In these actions taken so as to contrast terrorism it is essential to have a super-national vision and not to only protect the interest of one’s own nation, but rather the weal of the international community; otherwise the remedy adopted could turn out to be a means for repressing populations and the authentic exercising of democracy and should this be the case, another form of terrorism would apparently be justified and we would see a never-ending crescendo of terror, just as is taking place in the Middle east at the moment.

Not allowing the free development of populations within a democratic framework encourages the appearance of forms of terrorism used by supporters of independent movements, but so-called "State terrorism" also exists, exercised precisely by repressive apparatuses with the objective of maintaining chaotic situations within nations and thereby justifying the existence of repressive apparatuses in question in the same States, in addition to unjustly remaining in power in some cases.

The Holy Father has made repeated appeals for the ending of these violent manifestations against the dignity of human beings, which in many cases deprive them of the fundamental gift of life that has been bestowed upon us by the Creator, and also through many mutilations – physical or psychological – that emarginated people from democratic participation and the free and adequate exercising of their functions. The Bishop of Rome has appealed in particular for the different religions to abstain from using the name of their divinity as an excuse for justifying indiscriminate attacks on human life, since it is absurd to proclaim that a divinity is against the dignity of each human being.

During the "purification of the memory", John Paul II has stated that the Church has already experienced painful events in the course of its history, having followed the route of religious wars, for which it has asked for forgiveness, but with simplicity offers its experience so that these mistakes should not be repeated.

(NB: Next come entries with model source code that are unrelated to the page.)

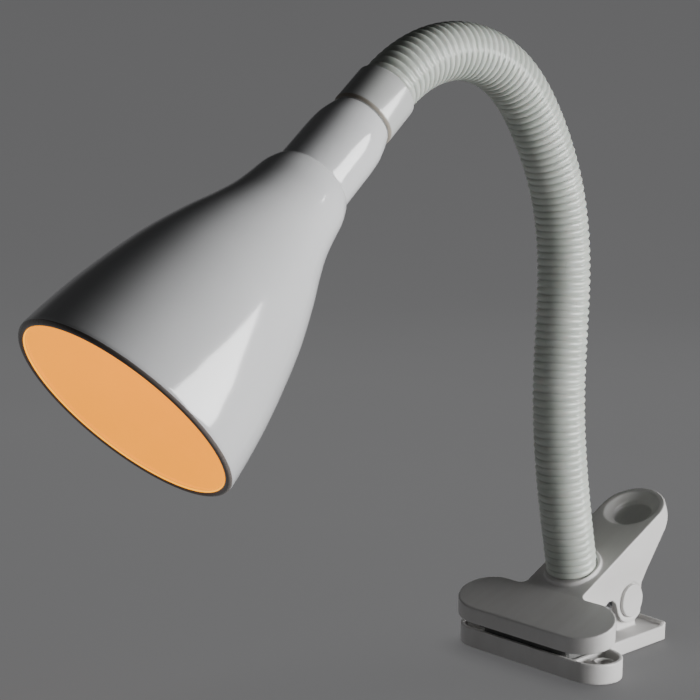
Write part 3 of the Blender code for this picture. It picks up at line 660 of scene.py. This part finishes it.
def pivot_caps():
    """Shallow domed caps, one on each side of the pivot."""
    centre = PIVOT + Vector((0, 0, FOOT))
    for side, name in ((-1, "left"), (1, "right")):
        profile = [(16.9, 7.4), (16.9, 8.3)] + arc((17.9, 7.7), (0.6, 0.6), 90, 0, 6)
        profile += [(18.55, 6.6), (18.65, 3.0), (18.7, 0.05)]
        rings = []
        for along, radius in profile:
            middle = centre + side * along * MM * X_AXIS
            rings.append([middle + radius * MM * Vector((0, cos(angle), sin(angle)))
                          for angle in round_angles(CAP_SIDES)])
        cap = loft(f"pivot_cap_disc_{name}", rings, (CLIP,))
        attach(cap, "clip_upper")
        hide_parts(f"pivot_cap_{name}")


def torsion_spring():
    """Round wire: a leg on the lower handle, turns about the pin, a leg that moves with the upper handle."""
    sweep = -(2 * pi * SPRING_TURNS + SPRING_EXTRA)
    steps = round(SPRING_STEPS * abs(sweep) / (2 * pi))
    route = [Vector((-SPRING_HALF, y, z)) for y, z in LOWER_LEG]
    for i in range(steps + 1):
        angle = SPRING_START + sweep * i / steps
        x = SPRING_HALF * (2 * i / steps - 1)
        route.append(PIVOT + Vector((x, SPRING_RADIUS * cos(angle), SPRING_RADIUS * sin(angle))))
    route += [Vector((SPRING_HALF, y, z)) for y, z in UPPER_LEG]
    route = [point + Vector((0, 0, FOOT)) for point in route]
    ends = [2 * route[0] - route[1]] + route + [2 * route[-1] - route[-2]]
    across, rings = X_AXIS, []
    for before, point, after in zip(ends, route, ends[2:]):
        along = (after - before).normalized()
        across = (across - along * across.dot(along)).normalized()
        upward = along.cross(across)
        rings.append([point + SPRING_WIRE * (cos(angle) * across + sin(angle) * upward)
                      for angle in round_angles(WIRE_SIDES)])
    piece = loft("spring_wire", rings, (STEEL,))
    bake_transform(piece)
    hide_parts("torsion_spring")


# --- Head ---

HEAD_POINT = neck_point(NECK_LENGTH)
HEAD_AXIS = Vector((0, -cos(HEAD_DIP), -sin(HEAD_DIP)))


def shade():
    """Gloss shell: a narrow cup, a crisp step, the bell and a rolled rim. Its rim carries painted shade, the
    rim's inner lip a painted highlight and its inside painted lamplight.
    """
    edge = arc((SHADE_TOP + 0.7, 12.65), (0.7, 0.7), 180, 90, 6)
    outside = edge + smooth_keys(CUP_KEYS, 5) + list(STEP_KEYS) + smooth_keys(BELL_KEYS, 6)
    bell_start = SHADE_TOP + 2 * SHADE_WALL
    inside = []
    for along, radius in outside:
        if along > bell_start:
            share = max(0, (along - 0.9 * SHADE_MOUTH) / (0.1 * SHADE_MOUTH))
            inside.append((along, radius - SHADE_WALL - (RIM_WALL - SHADE_WALL) * share))
    rim = arc((SHADE_MOUTH - 2.0, 45.5), (2.0, 1.6), 70, -75, 14)
    ceiling = SHADE_TOP + SHADE_WALL
    profile = [(SHADE_TOP, NIPPLE_HOLE)] + outside + rim + inside[::-1]
    profile += [(ceiling, inside[0][1]), (ceiling, NIPPLE_HOLE)]
    shell_end = len(outside)
    rim_end = shell_end + len(rim) - 1
    # Bands: the outer shell, the rim in painted shade, its inner lip with a painted highlight, then the inside
    # with painted lamplight.
    piece = turned("shade_bell", profile, HEAD_POINT, HEAD_AXIS, SHADE_SIDES, (ENAMEL, RIM_PAINTED_SHADE, LIP, LINING),
                   pick=lambda i: 0 if i <= shell_end else 1 if i < rim_end - 2 else 2 if i < rim_end else 3)
    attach(piece, "head")
    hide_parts("shade")


def collar():
    """Gloss tube between the neck and the shade, with a dull chamfer at its lower edge painted darker as shade.
    """
    tube = [(0.6, NIPPLE_HOLE)] + arc((1.5, 12.9), (0.9, 0.9), 180, 90, 6) + [(17.6, 13.85)]
    chamfer = [(18.1, 13.8), (19.2, 13.25), (19.4, 13.0)]
    profile = tube + chamfer + [(19.4, 11.6), (2.8, 11.6), (2.8, NIPPLE_HOLE)]
    chamfer_bands = range(len(tube), len(tube) + len(chamfer) - 1)
    piece = turned("collar_tube", profile, HEAD_POINT, HEAD_AXIS, COLLAR_SIDES, (COLLAR, COLLAR_EDGE),
                   pick=lambda i: 1 if i in chamfer_bands else 0)
    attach(piece, "head")
    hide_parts("head_collar")


def globe():
    """Opal ball of the small screw lamp, with a neck down to its cap."""
    neck = [(72.7, 0.2), (72.7, 7.2), (73.6, 8.4)]
    ball = arc((GLOBE_CENTRE, 0.0), (GLOBE_RADIUS, GLOBE_RADIUS), 150, 1, 40)
    piece = turned("lamp_globe", neck + ball, HEAD_POINT, HEAD_AXIS, GLOBE_SIDES, (OPAL,), cyclic=False)
    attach(piece, "head")
    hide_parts("bulb_globe")


def dress_cad():
    """Materials of the CAD nodes that stay."""
    looks = {"lower_pad": RUBBER, "upper_pad": RUBBER, "cord_gland": RUBBER, "pivot_pin": STEEL,
             "neck_washer": STEEL, "neck_nut": STEEL, "collar_nut": STEEL, "bulb_cap": STEEL,
             "neck_stud": BRASS, "head_nipple": BRASS, "holder_shell": BRASS, "holder_contact": BRASS,
             "holder_cap": HOLDER, "holder_body": HOLDER}
    for i in range(1, JOINTS + 2):
        looks[f"core_{i}"] = STEEL
        looks[f"lead_{i}"] = LEAD
    for name, material in looks.items():
        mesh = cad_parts[name].data
        mesh.materials.clear()
        mesh.materials.append(material)


# --- Studio ---

CAMERA_AZIMUTH, CAMERA_ELEVATION, CAMERA_ROLL = radians(46.48), radians(7.21), radians(-0.83)
CAMERA_PLACE = Vector((417.4 * MM, -520.8 * MM, 232.5 * MM + FOOT))
CAMERA_LENS, CAMERA_FILM = 73.09, 36  # millimetres
FLOOR_FLAT, FLOOR_BEND, WALL_TOP, FLOOR_SIDES = 1.6, 1.2, 2.6, 96
FLOOR_GAP = 0.2 * MM  # between the clip's underside and the floor
BACKDROP_GLOW, FRONT_GLOW = 0.105, 0.02
ROOM_STRENGTH = 0.03
LAMP_MIDDLE = (0, 0, 0.14)


def camera():
    """Perspective camera fitted to the photograph."""
    data = bpy.data.cameras.new("camera")
    data.sensor_width = CAMERA_FILM
    data.lens = CAMERA_LENS
    data.clip_start = 0.01
    obj = bpy.data.objects.new("camera", data)
    bpy.context.scene.collection.objects.link(obj)
    a, e = CAMERA_AZIMUTH, CAMERA_ELEVATION
    back = Vector((sin(a) * cos(e), -cos(a) * cos(e), sin(e)))
    right = Vector((cos(a), sin(a), 0))
    up = back.cross(right)
    c, s = cos(CAMERA_ROLL), sin(CAMERA_ROLL)
    across, upward = c * right - s * up, s * right + c * up
    turn = Matrix((across, upward, back)).transposed().to_4x4()
    obj.matrix_world = Matrix.Translation(CAMERA_PLACE) @ turn
    bpy.context.scene.camera = obj


def area_light(name, place, target, size, power):
    data = bpy.data.lights.new(name, "AREA")
    data.shape = "RECTANGLE"
    data.size, data.size_y = size
    data.energy = power
    obj = bpy.data.objects.new(name, data)
    bpy.context.scene.collection.objects.link(obj)
    turn = (Vector(place) - Vector(target)).to_track_quat("Z", "Y")
    obj.matrix_world = Matrix.Translation(place) @ turn.to_matrix().to_4x4()
    obj.visible_camera = False
    return obj


def linked(name, obj, state):
    """A light-linking collection that leaves obj out of a light, or gives the light to obj alone."""
    group = bpy.data.collections.new(name)
    group.objects.link(obj)
    group.collection_objects[0].light_linking.link_state = state
    return group


def floor_bowl():
    """Plain floor that bends up into a round wall."""
    profile = [(0.001, 0), (FLOOR_FLAT, 0)]
    profile += arc((FLOOR_FLAT, FLOOR_BEND), (FLOOR_BEND, FLOOR_BEND), -84, 0, 14)
    profile.append((FLOOR_FLAT + FLOOR_BEND, WALL_TOP))
    centre = Vector((0, 0, FOOT - FLOOR_GAP))
    bm = bmesh.new()
    loops = []
    for radius, height in profile:
        loops.append([bm.verts.new(centre + Vector((radius * cos(angle), radius * sin(angle), height)))
                      for angle in round_angles(FLOOR_SIDES)])
    for start, end in zip(loops, loops[1:]):
        for j in range(FLOOR_SIDES):
            k = (j + 1) % FLOOR_SIDES
            bm.faces.new((start[j], start[k], end[k], end[j]))
    bm.faces.new(loops[0])
    return close_mesh("floor", bm, (floor_paint(),))


def floor_paint():
    """Matt paint with a faint glow, strongest behind the lamp from the camera and weaker up the wall."""
    nodes = Nodes("floor_paint")
    patchy = nodes.spread(nodes.noise(3, 3), 0, 1)
    colour = nodes.blend(patchy, (0.080, 0.080, 0.081), (0.086, 0.086, 0.087))
    split = nodes.add("ShaderNodeSeparateXYZ")
    turned_place = nodes.add("ShaderNodeMapping")
    turned_place.inputs["Rotation"].default_value = (0, 0, -CAMERA_AZIMUTH)
    nodes.link(nodes.place, turned_place.inputs["Vector"])
    nodes.link(turned_place.outputs["Vector"], split.inputs["Vector"])
    behind = nodes.spread(split.outputs["Y"], FRONT_GLOW, BACKDROP_GLOW, -0.9, -0.1)
    low_down = nodes.spread(split.outputs["Z"], 1, 0.15, 0.8, 1.4)
    glow = nodes.add("ShaderNodeMath", operation="MULTIPLY")
    nodes.link(behind, glow.inputs[0])
    nodes.link(low_down, glow.inputs[1])
    nodes.link(glow.outputs["Value"], nodes.shader.inputs["Emission Strength"])
    normal = nodes.bump(nodes.noise(400, 2), 0.1 * MM, 0.1)
    paint = nodes.finish(colour, None, normal, Roughness=0.8, Emission_Color=(1, 1, 1.02, 1))
    paint.cycles.emission_sampling = "NONE"
    return paint


def studio():
    """Floor, a dim room, a soft key on the lamp's right with a card for its highlights, and two weak fills.

    These leave out the floor, which has one soft light of its own from above.
    """
    floor = floor_bowl()
    world = bpy.data.worlds.new("room")
    world.use_nodes = True
    background = world.node_tree.nodes["Background"]
    background.inputs["Color"].default_value = (0.62, 0.63, 0.65, 1)
    background.inputs["Strength"].default_value = ROOM_STRENGTH
    bpy.context.scene.world = world
    without_floor = linked("without_floor", floor, "EXCLUDE")
    key = area_light("key", (0.93, 0.44, 0.17), LAMP_MIDDLE, (0.75, 0.5), 23)
    key.visible_glossy = False
    gloss = area_light("gloss_card", (0.97, 0.27, 0.26), LAMP_MIDDLE, (0.85, 0.70), 33)
    gloss.visible_diffuse = False
    key.light_linking.receiver_collection = gloss.light_linking.receiver_collection = without_floor
    fills = (("back_fill", (-0.45, 1.10, 0.12), 5), ("side_fill", (-1.10, 0.50, 0.12), 1.5))
    for name, place, power in fills:
        fill = area_light(name, place, LAMP_MIDDLE, (0.6, 0.3), power)
        fill.visible_glossy = False
        fill.light_linking.receiver_collection = without_floor
    above = area_light("floor_light", (-0.3, 0.6, 2.0), (-0.3, 0.4, 0), (1.6, 1.6), 25)
    above.light_linking.receiver_collection = linked("floor_only", floor, "INCLUDE")


camera()
studio()
for joint in range(1, JOINTS + 1):
    sleeve_piece(joint)
lower_jaw()
upper_jaw()
pivot_caps()
torsion_spring()
shade()
collar()
globe()
dress_cad()
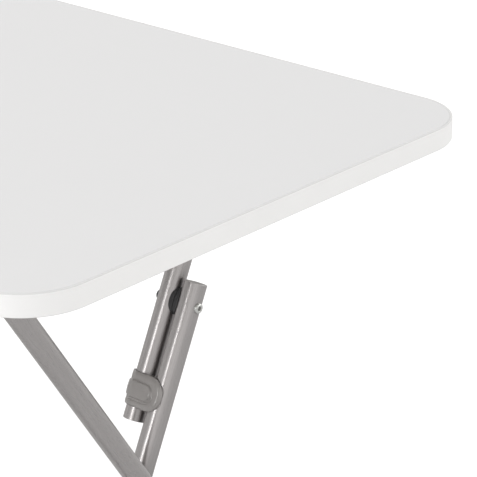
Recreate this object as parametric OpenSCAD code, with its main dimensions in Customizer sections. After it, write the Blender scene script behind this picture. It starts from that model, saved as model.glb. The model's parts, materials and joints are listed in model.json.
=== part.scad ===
// Folding table: a rounded laminate top on two crossed steel frames.
// X runs along the long side, Y along the short side, Z up. The origin is on the floor,
// under the middle of the top. The right end is the +X end.

/* [Top] */
// Length of the top
top_l = 800; // [620:1:1200]
// Width of the top
top_w = 500; // [400:1:700]
// Thickness of the top
top_t = 18; // [15:1:28]
// Radius of the top's corners
corner_r = 56; // [20:1:90]
// Thickness of the edge band
band_t = 2; // [1:0.5:3]
// Rounding of the band's outer edges
band_round = 1; // [0.25:0.25:1]

/* [Stance] */
// Height of the table
table_h = 700; // [560:1:860]
// From the short edges to the outer legs' axes
leg_inset = 150; // [110:1:200]
// From the long edge to the fold hinge
fold_inset = 87; // [60:1:110]
// From the other long edge to the link hinge
link_inset = 105; // [80:1:120]
// From the long edge to the outer frame's foot bar
outer_foot_inset = 12; // [12:1:30]
// From the other long edge to the inner frame's foot bend
inner_foot_inset = 81; // [78:1:100]
// From the underside down to the hinge axes
hinge_drop = 18; // [18:1:26]

/* [Tubes] */
// Outer diameter of the tubes
tube_d = 20; // [16:0.5:24]
// Wall of the tubes
tube_wall = 1.2; // [1:0.1:2]
// Bend radius on the tube's axis
bend_r = 40; // [34:1:55]
// Gap between neighbouring tubes
leg_gap = 4; // [4:0.5:8]
// Inner leg above the knee rivet
leg_top_over = 20; // [14:1:26]
// Link below the knee rivet
link_over = 109; // [100:1:115]
// Thickness of the plugs' end discs
plug_disc = 1.5; // [1:0.5:3]
// Length of the plugs inside the tubes
plug_len = 10; // [6:1:14]

/* [Feet] */
// Sole under the foot tubes
sole_t = 2; // [2:0.5:5]
// Rubber around the foot tubes
rubber_wall = 1.5; // [1:0.5:1.5]
// Foot bar beyond the outer legs' sides
foot_over = 25; // [20:1:35]
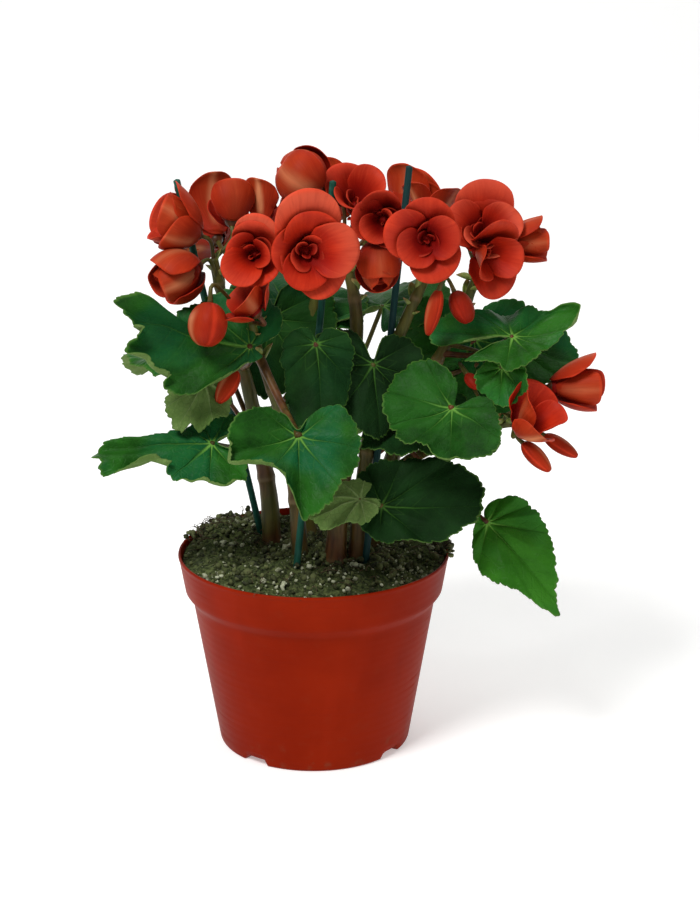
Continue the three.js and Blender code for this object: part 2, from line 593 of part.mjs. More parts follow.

The God of life does not love death: He wishes man to live, and live fully!

It is therefore necessary to strengthen the international bodies who must create and organise means of controlling, must pursue, judge and carry out sentences against the organisations and persons who exercise terrorism in any nations, because one runs the risk that, protected from national courts, justice is ignored and impunity triumphs under the protection of governments that protect terrorists under the umbrella of their own ideologies.

To propitiate a fair international order that will also provide an opportunity, in all senses, for the citizens of all nations, respecting the fundamental rights set out by the United Nations Magna Carta would certainly encourage a reduction of these actions.